• _Exercise task_:
Exactly as they appear, output all of the entries.

╭─ Given data

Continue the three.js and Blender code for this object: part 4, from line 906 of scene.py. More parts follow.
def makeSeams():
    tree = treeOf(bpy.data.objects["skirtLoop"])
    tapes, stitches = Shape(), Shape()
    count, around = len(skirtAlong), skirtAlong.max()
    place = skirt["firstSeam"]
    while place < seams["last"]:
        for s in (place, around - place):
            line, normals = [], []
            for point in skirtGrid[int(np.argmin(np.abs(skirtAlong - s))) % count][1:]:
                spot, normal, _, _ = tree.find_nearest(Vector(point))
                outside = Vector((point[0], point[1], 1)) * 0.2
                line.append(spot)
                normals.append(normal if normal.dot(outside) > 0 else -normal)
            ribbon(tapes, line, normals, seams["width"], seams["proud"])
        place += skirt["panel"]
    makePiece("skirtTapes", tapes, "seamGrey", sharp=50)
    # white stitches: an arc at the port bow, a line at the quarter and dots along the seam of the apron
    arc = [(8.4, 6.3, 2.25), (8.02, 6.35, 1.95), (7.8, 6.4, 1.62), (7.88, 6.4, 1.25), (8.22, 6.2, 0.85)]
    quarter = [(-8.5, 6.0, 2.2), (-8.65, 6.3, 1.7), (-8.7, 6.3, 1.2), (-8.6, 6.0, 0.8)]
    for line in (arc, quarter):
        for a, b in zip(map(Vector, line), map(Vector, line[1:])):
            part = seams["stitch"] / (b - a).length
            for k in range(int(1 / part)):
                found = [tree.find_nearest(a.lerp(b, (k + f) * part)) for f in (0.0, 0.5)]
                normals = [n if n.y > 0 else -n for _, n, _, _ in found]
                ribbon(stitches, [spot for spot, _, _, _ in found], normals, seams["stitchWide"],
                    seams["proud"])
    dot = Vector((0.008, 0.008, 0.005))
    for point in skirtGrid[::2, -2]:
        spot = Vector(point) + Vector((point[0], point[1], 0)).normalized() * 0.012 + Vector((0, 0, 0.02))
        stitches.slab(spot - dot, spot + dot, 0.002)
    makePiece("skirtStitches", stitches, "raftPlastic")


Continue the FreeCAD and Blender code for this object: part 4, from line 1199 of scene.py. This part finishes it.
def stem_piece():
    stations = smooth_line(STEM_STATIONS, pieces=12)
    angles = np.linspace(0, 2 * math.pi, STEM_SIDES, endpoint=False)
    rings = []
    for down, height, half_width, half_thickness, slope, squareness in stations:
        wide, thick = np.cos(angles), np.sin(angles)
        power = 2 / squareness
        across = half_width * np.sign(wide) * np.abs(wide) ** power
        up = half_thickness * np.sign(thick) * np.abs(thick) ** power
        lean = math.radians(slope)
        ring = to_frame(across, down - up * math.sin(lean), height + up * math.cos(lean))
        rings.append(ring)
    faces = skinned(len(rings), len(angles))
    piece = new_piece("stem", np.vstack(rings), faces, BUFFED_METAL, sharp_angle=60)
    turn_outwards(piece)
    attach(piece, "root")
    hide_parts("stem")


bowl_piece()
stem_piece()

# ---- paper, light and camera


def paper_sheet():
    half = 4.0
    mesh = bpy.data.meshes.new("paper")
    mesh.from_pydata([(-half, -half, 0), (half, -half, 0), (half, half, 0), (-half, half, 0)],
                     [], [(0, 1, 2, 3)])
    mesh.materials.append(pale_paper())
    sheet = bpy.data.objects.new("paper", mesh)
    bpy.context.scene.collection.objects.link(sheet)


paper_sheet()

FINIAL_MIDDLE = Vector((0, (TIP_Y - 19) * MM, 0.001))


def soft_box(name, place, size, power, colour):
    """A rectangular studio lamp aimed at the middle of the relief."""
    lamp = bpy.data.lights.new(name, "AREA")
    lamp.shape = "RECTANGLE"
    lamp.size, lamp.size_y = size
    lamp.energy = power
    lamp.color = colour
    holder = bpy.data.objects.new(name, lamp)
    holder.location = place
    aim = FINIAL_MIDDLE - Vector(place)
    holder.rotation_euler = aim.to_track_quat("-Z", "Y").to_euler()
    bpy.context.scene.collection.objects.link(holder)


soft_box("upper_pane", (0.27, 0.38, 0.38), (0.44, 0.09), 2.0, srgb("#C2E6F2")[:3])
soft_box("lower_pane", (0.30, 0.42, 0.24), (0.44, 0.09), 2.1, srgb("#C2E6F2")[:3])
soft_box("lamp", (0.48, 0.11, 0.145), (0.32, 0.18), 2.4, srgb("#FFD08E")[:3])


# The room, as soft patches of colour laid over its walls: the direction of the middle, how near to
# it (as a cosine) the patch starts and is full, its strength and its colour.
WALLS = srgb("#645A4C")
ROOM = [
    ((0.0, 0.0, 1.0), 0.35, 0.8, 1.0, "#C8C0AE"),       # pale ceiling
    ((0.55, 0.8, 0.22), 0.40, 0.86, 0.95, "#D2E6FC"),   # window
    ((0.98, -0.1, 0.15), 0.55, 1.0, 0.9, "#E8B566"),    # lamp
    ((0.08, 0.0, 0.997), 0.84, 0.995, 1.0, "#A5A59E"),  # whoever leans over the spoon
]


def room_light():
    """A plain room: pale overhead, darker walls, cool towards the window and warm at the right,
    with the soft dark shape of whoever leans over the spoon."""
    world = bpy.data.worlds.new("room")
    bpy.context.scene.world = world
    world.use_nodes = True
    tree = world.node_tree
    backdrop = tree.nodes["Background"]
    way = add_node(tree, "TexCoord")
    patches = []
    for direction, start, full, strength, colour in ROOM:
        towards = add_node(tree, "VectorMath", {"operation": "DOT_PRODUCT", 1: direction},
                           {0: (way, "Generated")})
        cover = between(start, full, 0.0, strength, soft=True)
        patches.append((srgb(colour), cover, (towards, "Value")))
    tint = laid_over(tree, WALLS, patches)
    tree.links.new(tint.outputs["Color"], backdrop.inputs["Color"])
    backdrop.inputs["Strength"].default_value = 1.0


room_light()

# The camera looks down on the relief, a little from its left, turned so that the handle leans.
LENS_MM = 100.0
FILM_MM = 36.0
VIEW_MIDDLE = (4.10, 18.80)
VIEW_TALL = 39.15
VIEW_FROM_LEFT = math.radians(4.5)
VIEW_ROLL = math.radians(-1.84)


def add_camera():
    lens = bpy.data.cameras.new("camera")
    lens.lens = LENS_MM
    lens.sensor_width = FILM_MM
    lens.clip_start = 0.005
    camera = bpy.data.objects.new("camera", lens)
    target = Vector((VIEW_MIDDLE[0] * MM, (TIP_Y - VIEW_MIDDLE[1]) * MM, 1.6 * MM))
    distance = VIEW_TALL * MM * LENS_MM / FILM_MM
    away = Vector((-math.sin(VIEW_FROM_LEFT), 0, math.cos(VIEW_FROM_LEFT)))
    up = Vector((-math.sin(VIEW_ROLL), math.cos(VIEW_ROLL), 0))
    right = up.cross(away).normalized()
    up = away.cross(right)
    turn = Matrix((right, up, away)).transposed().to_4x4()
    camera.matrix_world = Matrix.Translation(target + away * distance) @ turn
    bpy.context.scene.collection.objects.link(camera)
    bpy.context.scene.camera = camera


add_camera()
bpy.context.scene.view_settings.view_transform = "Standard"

╰─

• _Worked solution_:
Continue the three.js and Blender code for this object: part 4, from line 906 of scene.py. More parts follow.
def makeSeams():
    tree = treeOf(bpy.data.objects["skirtLoop"])
    tapes, stitches = Shape(), Shape()
    count, around = len(skirtAlong), skirtAlong.max()
    place = skirt["firstSeam"]
    while place < seams["last"]:
        for s in (place, around - place):
            line, normals = [], []
            for point in skirtGrid[int(np.argmin(np.abs(skirtAlong - s))) % count][1:]:
                spot, normal, _, _ = tree.find_nearest(Vector(point))
                outside = Vector((point[0], point[1], 1)) * 0.2
                line.append(spot)
                normals.append(normal if normal.dot(outside) > 0 else -normal)
            ribbon(tapes, line, normals, seams["width"], seams["proud"])
        place += skirt["panel"]
    makePiece("skirtTapes", tapes, "seamGrey", sharp=50)
    # white stitches: an arc at the port bow, a line at the quarter and dots along the seam of the apron
    arc = [(8.4, 6.3, 2.25), (8.02, 6.35, 1.95), (7.8, 6.4, 1.62), (7.88, 6.4, 1.25), (8.22, 6.2, 0.85)]
    quarter = [(-8.5, 6.0, 2.2), (-8.65, 6.3, 1.7), (-8.7, 6.3, 1.2), (-8.6, 6.0, 0.8)]
    for line in (arc, quarter):
        for a, b in zip(map(Vector, line), map(Vector, line[1:])):
            part = seams["stitch"] / (b - a).length
            for k in range(int(1 / part)):
                found = [tree.find_nearest(a.lerp(b, (k + f) * part)) for f in (0.0, 0.5)]
                normals = [n if n.y > 0 else -n for _, n, _, _ in found]
                ribbon(stitches, [spot for spot, _, _, _ in found], normals, seams["stitchWide"],
                    seams["proud"])
    dot = Vector((0.008, 0.008, 0.005))
    for point in skirtGrid[::2, -2]:
        spot = Vector(point) + Vector((point[0], point[1], 0)).normalized() * 0.012 + Vector((0, 0, 0.02))
        stitches.slab(spot - dot, spot + dot, 0.002)
    makePiece("skirtStitches", stitches, "raftPlastic")


Continue the FreeCAD and Blender code for this object: part 4, from line 1199 of scene.py. This part finishes it.
def stem_piece():
    stations = smooth_line(STEM_STATIONS, pieces=12)
    angles = np.linspace(0, 2 * math.pi, STEM_SIDES, endpoint=False)
    rings = []
    for down, height, half_width, half_thickness, slope, squareness in stations:
        wide, thick = np.cos(angles), np.sin(angles)
        power = 2 / squareness
        across = half_width * np.sign(wide) * np.abs(wide) ** power
        up = half_thickness * np.sign(thick) * np.abs(thick) ** power
        lean = math.radians(slope)
        ring = to_frame(across, down - up * math.sin(lean), height + up * math.cos(lean))
        rings.append(ring)
    faces = skinned(len(rings), len(angles))
    piece = new_piece("stem", np.vstack(rings), faces, BUFFED_METAL, sharp_angle=60)
    turn_outwards(piece)
    attach(piece, "root")
    hide_parts("stem")


bowl_piece()
stem_piece()

# ---- paper, light and camera


def paper_sheet():
    half = 4.0
    mesh = bpy.data.meshes.new("paper")
    mesh.from_pydata([(-half, -half, 0), (half, -half, 0), (half, half, 0), (-half, half, 0)],
                     [], [(0, 1, 2, 3)])
    mesh.materials.append(pale_paper())
    sheet = bpy.data.objects.new("paper", mesh)
    bpy.context.scene.collection.objects.link(sheet)


paper_sheet()

FINIAL_MIDDLE = Vector((0, (TIP_Y - 19) * MM, 0.001))


def soft_box(name, place, size, power, colour):
    """A rectangular studio lamp aimed at the middle of the relief."""
    lamp = bpy.data.lights.new(name, "AREA")
    lamp.shape = "RECTANGLE"
    lamp.size, lamp.size_y = size
    lamp.energy = power
    lamp.color = colour
    holder = bpy.data.objects.new(name, lamp)
    holder.location = place
    aim = FINIAL_MIDDLE - Vector(place)
    holder.rotation_euler = aim.to_track_quat("-Z", "Y").to_euler()
    bpy.context.scene.collection.objects.link(holder)


soft_box("upper_pane", (0.27, 0.38, 0.38), (0.44, 0.09), 2.0, srgb("#C2E6F2")[:3])
soft_box("lower_pane", (0.30, 0.42, 0.24), (0.44, 0.09), 2.1, srgb("#C2E6F2")[:3])
soft_box("lamp", (0.48, 0.11, 0.145), (0.32, 0.18), 2.4, srgb("#FFD08E")[:3])


# The room, as soft patches of colour laid over its walls: the direction of the middle, how near to
# it (as a cosine) the patch starts and is full, its strength and its colour.
WALLS = srgb("#645A4C")
ROOM = [
    ((0.0, 0.0, 1.0), 0.35, 0.8, 1.0, "#C8C0AE"),       # pale ceiling
    ((0.55, 0.8, 0.22), 0.40, 0.86, 0.95, "#D2E6FC"),   # window
    ((0.98, -0.1, 0.15), 0.55, 1.0, 0.9, "#E8B566"),    # lamp
    ((0.08, 0.0, 0.997), 0.84, 0.995, 1.0, "#A5A59E"),  # whoever leans over the spoon
]


def room_light():
    """A plain room: pale overhead, darker walls, cool towards the window and warm at the right,
    with the soft dark shape of whoever leans over the spoon."""
    world = bpy.data.worlds.new("room")
    bpy.context.scene.world = world
    world.use_nodes = True
    tree = world.node_tree
    backdrop = tree.nodes["Background"]
    way = add_node(tree, "TexCoord")
    patches = []
    for direction, start, full, strength, colour in ROOM:
        towards = add_node(tree, "VectorMath", {"operation": "DOT_PRODUCT", 1: direction},
                           {0: (way, "Generated")})
        cover = between(start, full, 0.0, strength, soft=True)
        patches.append((srgb(colour), cover, (towards, "Value")))
    tint = laid_over(tree, WALLS, patches)
    tree.links.new(tint.outputs["Color"], backdrop.inputs["Color"])
    backdrop.inputs["Strength"].default_value = 1.0


room_light()

# The camera looks down on the relief, a little from its left, turned so that the handle leans.
LENS_MM = 100.0
FILM_MM = 36.0
VIEW_MIDDLE = (4.10, 18.80)
VIEW_TALL = 39.15
VIEW_FROM_LEFT = math.radians(4.5)
VIEW_ROLL = math.radians(-1.84)


def add_camera():
    lens = bpy.data.cameras.new("camera")
    lens.lens = LENS_MM
    lens.sensor_width = FILM_MM
    lens.clip_start = 0.005
    camera = bpy.data.objects.new("camera", lens)
    target = Vector((VIEW_MIDDLE[0] * MM, (TIP_Y - VIEW_MIDDLE[1]) * MM, 1.6 * MM))
    distance = VIEW_TALL * MM * LENS_MM / FILM_MM
    away = Vector((-math.sin(VIEW_FROM_LEFT), 0, math.cos(VIEW_FROM_LEFT)))
    up = Vector((-math.sin(VIEW_ROLL), math.cos(VIEW_ROLL), 0))
    right = up.cross(away).normalized()
    up = away.cross(right)
    turn = Matrix((right, up, away)).transposed().to_4x4()
    camera.matrix_world = Matrix.Translation(target + away * distance) @ turn
    bpy.context.scene.collection.objects.link(camera)
    bpy.context.scene.camera = camera


add_camera()
bpy.context.scene.view_settings.view_transform = "Standard"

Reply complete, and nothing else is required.